SEOUL/WASHINGTON • The United States and South Korea agreed to end their biggest annual joint military drills in a bid to ease tensions with North Korea, a move that comes just days after US President Donald Trump and North Korean leader Kim Jong Un failed to reach an agreement on denuclearisation at a summit in Vietnam.
US Acting Secretary of Defence Patrick Shanahan and South Korean Defence Minister Jeong Kyeong-doo decided to conclude the Key Resolve and Foal Eagle series of the exercises, the Pentagon said on Saturday.
They will be replaced by a modified exercise called Dong Maeng, or "Alliance", running from today to March 12 that will focus on "strategic, operational and tactical aspects of general military operations", the Combined Forces Command said in a separate statement.
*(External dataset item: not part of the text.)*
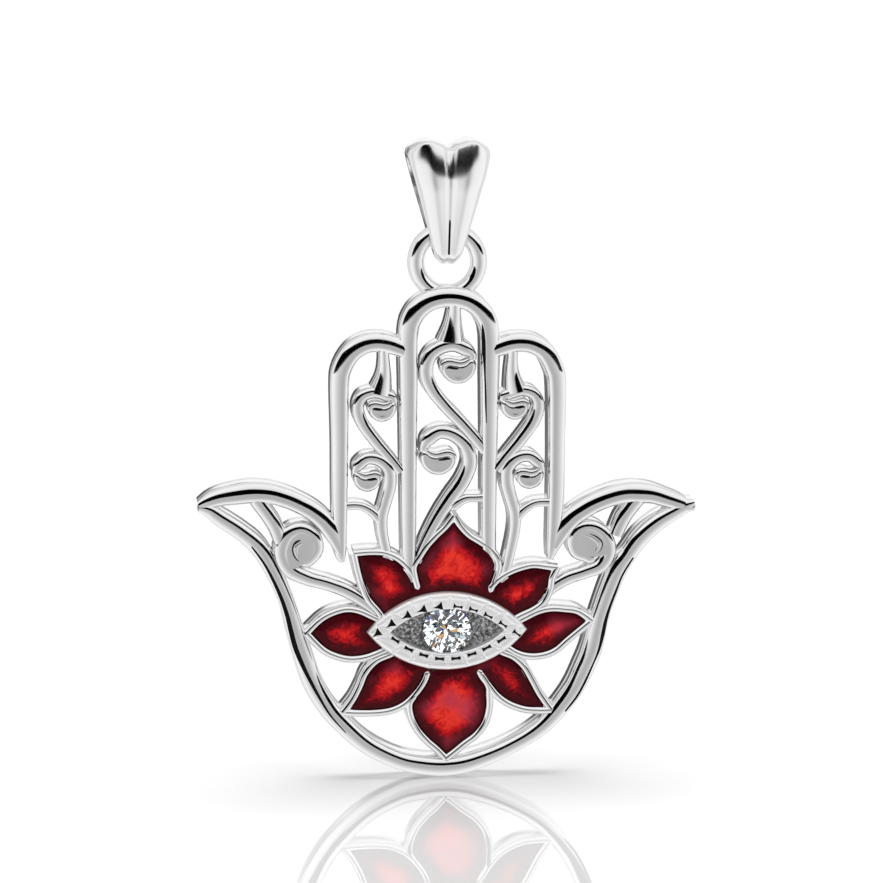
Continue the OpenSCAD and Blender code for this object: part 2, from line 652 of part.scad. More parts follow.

The move "reflected our desire to reduce tension and support our diplomatic efforts to achieve complete denuclearisation of the Korean peninsula in a final, fully verified manner", the Pentagon said.
South Korea's Defence Ministry confirmed the decision, saying it was done to pursue "permanent peace on the Korean peninsula".
Ending the military drills meets a longstanding demand of North Korea and reflects the scepticism of Mr Trump, who questioned their price tag in comments after the summit with Mr Kim collapsed.
In Hanoi, North Korea had demanded that some sanctions be lifted in return for its moves to halt nuclear and missile tests, while the US sought more action on dismantling the North's enrichment facilities and weapons systems.
"North Korea has an incredible, brilliant economic future if they make a deal, but they don't have any economic future if they have nuclear weapons," Mr Trump said at a Conservative Political Action Conference on Saturday.
He has strained US ties with South Korea, along with other US allies, over demands for greater payments for military assets.
The Combined Forces Command comprising US and South Korean forces said yesterday it was crucial for both armies to practise together to ensure stability on the Korean peninsula.
"It is important for professional armies to train and maintain a standard of readiness," General Park Han-ki, South Korea's chairman of the Joint Chiefs of Staff, and US General Robert Abrams said in a joint statement. "These exercises are crucial in sustaining and strengthening the alliance."
The plans to scale back the exercises could have some impact on readiness, US officials said, but it is not yet clear how much.
For now, it is unclear when the US and North Korea will meet again.
The US-South Korea move to revamp their military exercises could help pave the way for more talks down the road.
"North Korea could receive this as a reciprocal measure that the US decided to take because North Korea is no longer conducting missile and nuclear tests," said Professor Kim Hyun-wook at the Korea National Diplomatic Academy.